One of the first scientific concepts that kids learn is that humans breathe in oxygen and breathe out carbon dioxide, and plants take the carbon dioxide and make oxygen. But carbon dioxide’s role on Earth is much more complicated than this simple cycle. Human activities, such as fossil fuel burning, deforestation, and even cement production release large amounts of carbon dioxide (CO2) into the atmosphere. Since the industrial revolution, atmospheric CO2 concentrations have increased by over 40%. Studies show that heat-trapping (greenhouse) gases like CO2 have been causing Earth’s climate to change.
The ocean absorbs about 26% of the CO2 that is released into the atmosphere, helping reduce its impact on climate change. However, when CO2 is absorbed by seawater, a series of chemical reactions occur causing the seawater to become more acidic and carbonate ions to decrease, making it harder for some sea creatures like corals, oysters, and clams to build and maintain their shell and skeletal structures. This phenomenon is commonly referred to as ocean acidification. With more than a billion people relying on food from the ocean as their primary source of protein, rising atmospheric CO2 and ocean acidification can have an impact on food security.
Carbon Cycling and Science
Investigating carbon cycling in the ocean is critical to understanding both global climate change and ocean acidification. Sound scientific data can inform scientists, managers, and policy makers as they confront this issue. NCEI created the Ocean Carbon Data System (OCADS) to put all ocean carbon data into one repository. The OCADS collection includes ocean carbon measurements from a variety of platforms, including research ships, commercial ships, and buoys.

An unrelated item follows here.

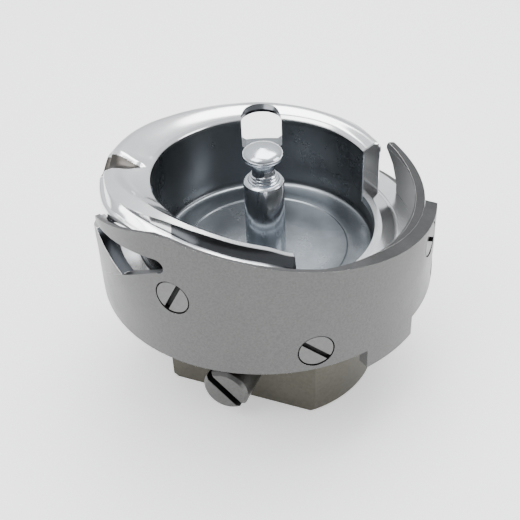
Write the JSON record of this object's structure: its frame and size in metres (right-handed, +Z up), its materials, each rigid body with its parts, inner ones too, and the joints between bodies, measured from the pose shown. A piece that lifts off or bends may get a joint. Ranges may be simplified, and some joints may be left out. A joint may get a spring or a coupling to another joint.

OCADS hosts and provides access to data collected from around the world, including the data previously archived at the Carbon Dioxide Information Analysis Center (CDIAC-Oceans) at the Oak Ridge National Laboratory. OCADS archives data from several oceanographic projects: data from the World Ocean Circulation Experiment (WOCE); data from the Climate Variability Project (CLIVAR); cruise data from the Global Ocean Ship-Based and Hydrographic Investigations Program (GO-SHIP) projects; surface/underway data from the Ships of Opportunity Program (SOOP); International Coastal Carbon Data; data from the Moorings and Time-series projects; and more. In addition to providing access to the data through interactive maps and the Ocean Carbon and Acidification Data Portal, NCEI also archives the data to ensure the historical versions are preserved for future users.